Streit kann wie ein Gewitter wirken und die Luft reinigen. Manchmal endet er jedoch in erbitterte Abneigung. Man macht sich gegenseitig das Leben schwer. Es beschränkt sich nicht auf Familien oder Nachbarschaften, sondern findet auch im öffentlichen Leben statt. Wie seit einiger Zeit auf den Musikbühnen Ostfriesland.
Nach außen sieht es ja ganz toll aus: Das kleine Land der Ostfriesen wartet seit einigen Jahren mit zwei prächtigen Festivals für klassische Musik auf – dem Musikalischen Sommer und den Gezeitenkonzerten. Wochenlang. Talentierter Nachwuchs sowie national und international ausgewiesene Musiker begeistern in Dutzenden Konzerten das Publikum. In Kirchen, Burgen, Konzertsälen, gar im VW-Werk Emden oder im „Polderhof“ in Bunderhee.
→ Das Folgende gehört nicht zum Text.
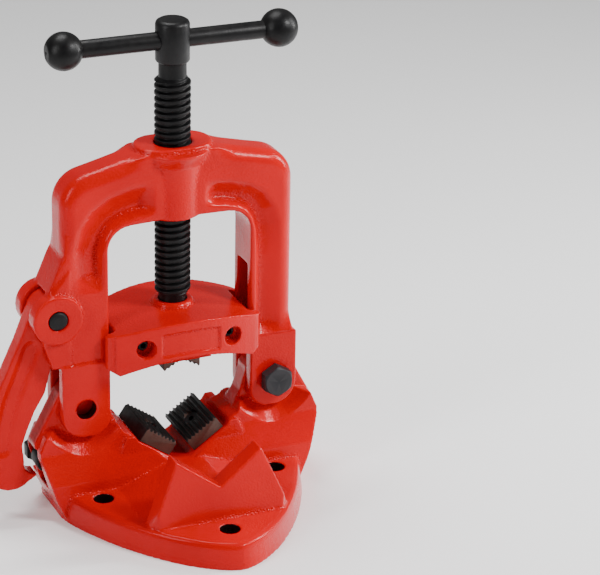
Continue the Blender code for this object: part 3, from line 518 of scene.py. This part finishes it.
def spindle():
    """One skin of rings from the tail to the head; in the threaded length each ring follows the helix."""
    pitch, crest, root = 5.0, 13.0, 10.3
    plain = [
        (122.3, 0.0), (122.3, 9.3), (123.0, 10.1), (126.7, 10.1), (126.71, 8.0), (135.3, 8.0),
        (135.31, 10.1), (148.0, 10.1),
    ]
    top = [
        (323.5, 10.0), (332.4, 10.0), (333.2, 11.6), (334.2, 12.2), (360.4, 12.2), (362.2, 11.4),
        (363.3, 9.6), (363.5, 8.6), (363.5, 0.0),
    ]
    sides = 72
    heights = [150.0 + 0.2 * k for k in range(int((323.0 - 150.0) / 0.2) + 1)]
    shape = bmesh.new()
    rings = []

    def ring(height, radius_at):
        if radius_at(0) < 1e-6:
            rings.append([shape.verts.new((0, 0, height * MM))])
            return
        spots = []
        for k in range(sides):
            turn = 2 * math.pi * k / sides
            radius = radius_at(turn)
            spots.append(
                shape.verts.new((radius * math.cos(turn) * MM, radius * math.sin(turn) * MM, height * MM))
            )
        rings.append(spots)

    def thread_at(height):
        low, high = 157.0, 322.0
        fade = min(1.0, max(0.0, (height - low) / 3.0)) * min(1.0, max(0.0, (high - height) / 3.0))

        def radius(turn):
            share = (height / pitch - turn / (2 * math.pi)) % 1.0
            swing = 0.5 - 0.5 * math.cos(2 * math.pi * share)
            form = min(1.0, max(0.0, (swing - 0.12) / 0.62))
            form = form * form * (3 - 2 * form)
            neck = 10.1 if height < 200 else 10.0
            return neck + (root - neck) * fade + (crest - root) * form * fade

        return radius

    for height, radius in plain:
        ring(height, lambda turn, r=radius: r)
    for height in heights:
        ring(height, thread_at(height))
    for height, radius in top:
        ring(height, lambda turn, r=radius: r)
    for low, high in zip(rings, rings[1:]):
        for k in range(sides):
            m = (k + 1) % sides
            corners = [low[k % len(low)], low[m % len(low)], high[m % len(high)], high[k % len(high)]]
            face = [v for i, v in enumerate(corners) if v not in corners[:i]]
            shape.faces.new(face)
    bmesh.ops.recalc_face_normals(shape, faces=shape.faces)
    mesh = bpy.data.meshes.new("spindle_screw")
    shape.to_mesh(mesh)
    shape.free()
    screw = new_object("spindle_screw", mesh)
    along = (math.cos(math.radians(-2.5)), math.sin(math.radians(-2.5)), 0)
    start = [-20 * a for a in along[:2]] + [348.5]
    hole = lathe(
        "cross_hole",
        [(0, 0), (7.6, 0), (7.6, 7.2), (6.9, 8.2), (6.9, 31.8), (7.6, 32.8), (7.6, 40), (0, 40)],
        start,
        along,
        48,
    )
    boolean(screw, hole, "DIFFERENCE")
    screw.data.shade_smooth()
    screw.data.set_sharp_from_angle(angle=math.radians(50))
    return screw


def handle_ball(side, name):
    """A ball with a small flat where the bar enters and a dimple where its end shows."""
    turn = math.radians(-2.5)
    centre = (side * 79.0 * math.cos(turn), side * 79.0 * math.sin(turn), 348.5)
    radius, steps = 13.7, 40
    profile = []
    for k in range(steps + 1):
        angle = math.pi * k / steps
        height = radius * math.cos(angle)
        profile.append((radius * math.sin(angle), min(height, 12.3)))
    profile[0] = (0.0, 11.6)
    profile.insert(1, (4.6, 11.7))
    return lathe(name, profile, centre, (side * math.cos(turn), side * math.sin(turn), 0), 64)


def hex_bolt():
    """The hinge bolt: a chamfered hexagon with a washer face on a plain shank with a chamfered end."""
    across = 21.0
    corner = across / math.sqrt(3)
    outline = [
        (73.0 + corner * math.sin(math.pi * k / 3), 83.5 + corner * math.cos(math.pi * k / 3))
        for k in range(6)
    ]
    bolt = prism("hinge_hex", outline, -27.3, -19.0)
    limit = lathe(
        "chamfer",
        [(0, 0), (10.0, 0), (corner + 0.2, 1.5), (corner + 0.2, 20), (0, 20)],
        (73.0, -27.3, 83.5),
        (0, 1, 0),
        72,
    )
    boolean(bolt, limit, "INTERSECT")
    shank = lathe(
        "shank",
        [(0, 0), (10.2, 0), (10.2, 1.4), (7.0, 1.4), (7.0, 50.5), (6.0, 52.0), (0, 52.0)],
        (73.0, -19.7, 83.5),
        (0, 1, 0),
        48,
    )
    boolean(bolt, shank, "UNION")
    return soften(bolt, 0.35, 2, 25)


def latch_pin():
    """The latch pin, its ends peened into shallow domes."""
    end = 21.8
    profile = [
        (0, 2 * end), (3.6, 2 * end), (5.6, 2 * end - 0.3), (6.6, 2 * end - 0.9), (7.0, 2 * end - 1.8)
    ]
    profile += [(r, 2 * end - h) for r, h in reversed(profile)]
    return lathe("latch_rivet", profile, (LATCH[0], -end, LATCH[1]), (0, 1, 0), 48)


paint = enamel("red_enamel")
# Painted shade: the base's bench holes and the yoke's left fork hole are coloured near black inside.
bench_bore_shade = [
    ("Z", (-0.067, -0.035), 0.0074), ("Z", (0.067, -0.035), 0.0074), ("Z", (0.0, -0.111), 0.0074)
]
base_paint = enamel("red_enamel_base", bench_bore_shade)
yoke_paint = enamel("red_enamel_yoke", [("Y", (-0.073, 0.0835), 0.0076)])
black = black_steel("black_oxide")
head_black = black_steel(
    "black_oxide_bolt", (0.0030, 0.0034, 0.0060), (0.0065, 0.0075, 0.0115), (0.30, 0.44)
)
jaws = jaw_steel("jaw_steel_hard")
bright = bright_steel("steel_plain")

dress(base_casting(), "base_casting", "base", base_paint)
dress(yoke_frame(), "yoke_frame", "yoke", yoke_paint)
dress(latch_hook(), "latch_hook", "latch", paint)
dress(jaw_holder(), "jaw_holder", "jaw_carrier", paint)
dress(spindle(), "spindle", "screw", black)
dress(hex_bolt(), "hinge_bolt", "base", head_black)
dress(latch_pin(), "latch_pin", "yoke", black)
for side, word in ((-1, "left"), (1, "right")):
    ball = handle_ball(side, f"knob_{word}")
    ball.data.shade_smooth()
    dress(ball, f"handle_ball_{word}", "handle", black)
for name in ("handle_bar", "hinge_nut", "catch_bolt", "catch_roller"):
    piece = soften(from_node(name, f"{name}_finished"), 0.4, 2)
    dress(piece, name, {"handle_bar": "handle"}.get(name, "base"), black)
for name in ("lower_jaw_left", "lower_jaw_right", "upper_jaw"):
    piece = soften(from_node(name, f"{name}_finished"), 0.22, 1, 25)
    dress(piece, name, "jaw_carrier" if name == "upper_jaw" else "base", jaws)

for name, node in nodes.items():
    look = bright if name.endswith("washer") or name == "spindle_keeper" else black
    for slot in node.material_slots:
        slot.material = look


# ------------------------------------------------------------------ studio


def studio():
    floor_mesh = bpy.data.meshes.new("floor")
    shape = bmesh.new()
    bmesh.ops.create_grid(shape, x_segments=1, y_segments=1, size=6.0)
    shape.to_mesh(floor_mesh)
    shape.free()
    floor = new_object("floor", floor_mesh)
    n = Nodes("floor_paper")
    n.link(n.mix(n.noise(3.0), (0.93, 0.93, 0.93), (0.95, 0.95, 0.95)), n.shader.inputs["Base Color"])
    n.shader.inputs["Roughness"].default_value = 0.9
    n.shader.inputs["Emission Color"].default_value = (1.0, 1.0, 1.0, 1.0)
    n.shader.inputs["Emission Strength"].default_value = 0.12
    floor.data.materials.append(n.material)

    world = bpy.data.worlds.new("studio")
    bpy.context.scene.world = world
    world.use_nodes = True
    world.node_tree.nodes["Background"].inputs["Color"].default_value = (1.0, 1.0, 1.0, 1.0)
    world.node_tree.nodes["Background"].inputs["Strength"].default_value = 0.20

    def lamp(name, spot, aim, size, power):
        data = bpy.data.lights.new(name, "AREA")
        data.shape = "RECTANGLE"
        data.size, data.size_y = size
        data.energy = power
        made = bpy.data.objects.new(name, data)
        bpy.context.scene.collection.objects.link(made)
        made.location = spot
        made.rotation_euler = (Vector(aim) - Vector(spot)).to_track_quat("-Z", "Y").to_euler()

    middle = (0, 0, 0.17)
    lamp("key", (0.75, -0.75, 1.05), middle, (0.3, 0.3), 17.0)
    lamp("left", (-1.1, -0.35, 0.75), middle, (0.35, 0.8), 7.0)
    lamp("right", (1.15, -0.20, 0.62), middle, (0.14, 0.7), 13.0)
    lamp("top", (-0.1, 0.35, 1.3), middle, (0.6, 0.5), 11.0)


def camera():
    turn, rise = math.radians(-21.5), math.radians(24.0)
    pan = math.atan2(127.5, 3000.0)
    back = Vector((math.sin(turn) * math.cos(rise), -math.cos(turn) * math.cos(rise), math.sin(rise)))
    right = Vector((math.cos(turn), math.sin(turn), 0))
    up = back.cross(right)
    spot = Vector((0, 0, 0.160)) + back * 2.160
    panned_back = back * math.cos(pan) - right * math.sin(pan)
    panned_right = right * math.cos(pan) + back * math.sin(pan)
    data = bpy.data.cameras.new("camera")
    data.sensor_width = 36.0
    data.lens = 180.0
    data.clip_end = 50.0
    made = bpy.data.objects.new("camera", data)
    bpy.context.scene.collection.objects.link(made)
    made.matrix_world = Matrix.Translation(spot) @ Matrix(
        (panned_right, up, panned_back)
    ).transposed().to_4x4()
    bpy.context.scene.camera = made


studio()
camera()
Aber hinter den Fassaden klingt die Musik schrill. Zwei Festivals zur selben Zeit überfordern die kleine Region. Sie kannibalisieren sich gegenseitig. Nicht alle Konzerte sind ausverkauft.
Um es zu verstehen, ein Blick zurück. Seit 1983 gibt es den Musikalischen Sommer in Ostfriesland, gegründet und künstlerisch geleitet von Wolfram König in Aurich, heute Wien, dem „Oberhaupt“ einer Musikerfamilie. Der Musikalische Sommer gedeiht im Laufe der Jahre zu einem internationalen Festival für klassische Musik.
2008 schließen König und die Ostfriesische Landschaft einen Vertrag zur Zusammenarbeit, um das Festival auf stabilere Füße zu stellen. König kümmert sich um die Kunst, die Landschaft um die Organisation. Aber das Glück dauert nur wenige Jahre. 2011 kommt es zum erbitterten Streit um Geld und Kompetenzen, der vor Land- und Oberlandesgerichten ausgefochten wird.
Das Ende dieses Liedes: Familie König macht allein weiter mit ihrem Musikalischen Sommer, die Landschaft gründet die Gezeitenkonzerte. Die wichtigsten Sponsoren unterstützen die Gezeitenkonzerte. Die Frage liegt auf der Hand, ob die Familie König den finanziellen Kraftakt auf Dauer durchsteht. Iwan König – Sohn des Gründers, Pianist und heutiger künstlerischer Leiter – appelliert bei den Konzerten sehr deutlich an potenzielle Spender, die Taschen zu öffnen.
Er scheut sich dabei nicht, die Landschaft und im selben Atemzug auch Kommunalpolitiker heftig zu attackieren. So wirft er der Landschaft vor, Terminabsprachen zu verweigern. Und nennt zwei Beispiele, die in der Tat unter Leuten, die miteinander reden, so nie vorkommen würden: Am 1. Juli fanden in Emden zur selben Stunde ein Gezeitenkonzert im VW-Werk und ein Sommerkonzert in der Neuen Kirche statt. Beide mit hochrangigen Künstlern. König ärgerte sich mächtig, dass die Kirche längst nicht voll war.
Und an diesem Sonntag erneut eine Doppelung in Emden: Das Abschlusskonzert des Musikalischen Sommers steigt in der Johannes-a-Lasco-Bibliothek, die Landschaft lädt zum Konzert in die Neue Kirche.
Iwan König schmälerte am 1. Juli mit seiner völlig unangemessenen Tirade gegen Landschaft und Politik den Genuss zumindest eines Teils des Publikums. Nicht alle applaudierten. Wer geht schon ins Konzert, um politischen Streit zu hören? Wobei König in der Sache nicht falsch liegt. Seine Art und Ausdrucksweise deuten jedoch darauf hin, dass mit ihm nicht gut Kirschen essen ist. Auch deshalb dürfte das Tischtuch zwischen den Kontrahenten kaum wieder zu flicken sein. Schade. Es könnte alles so schön sein.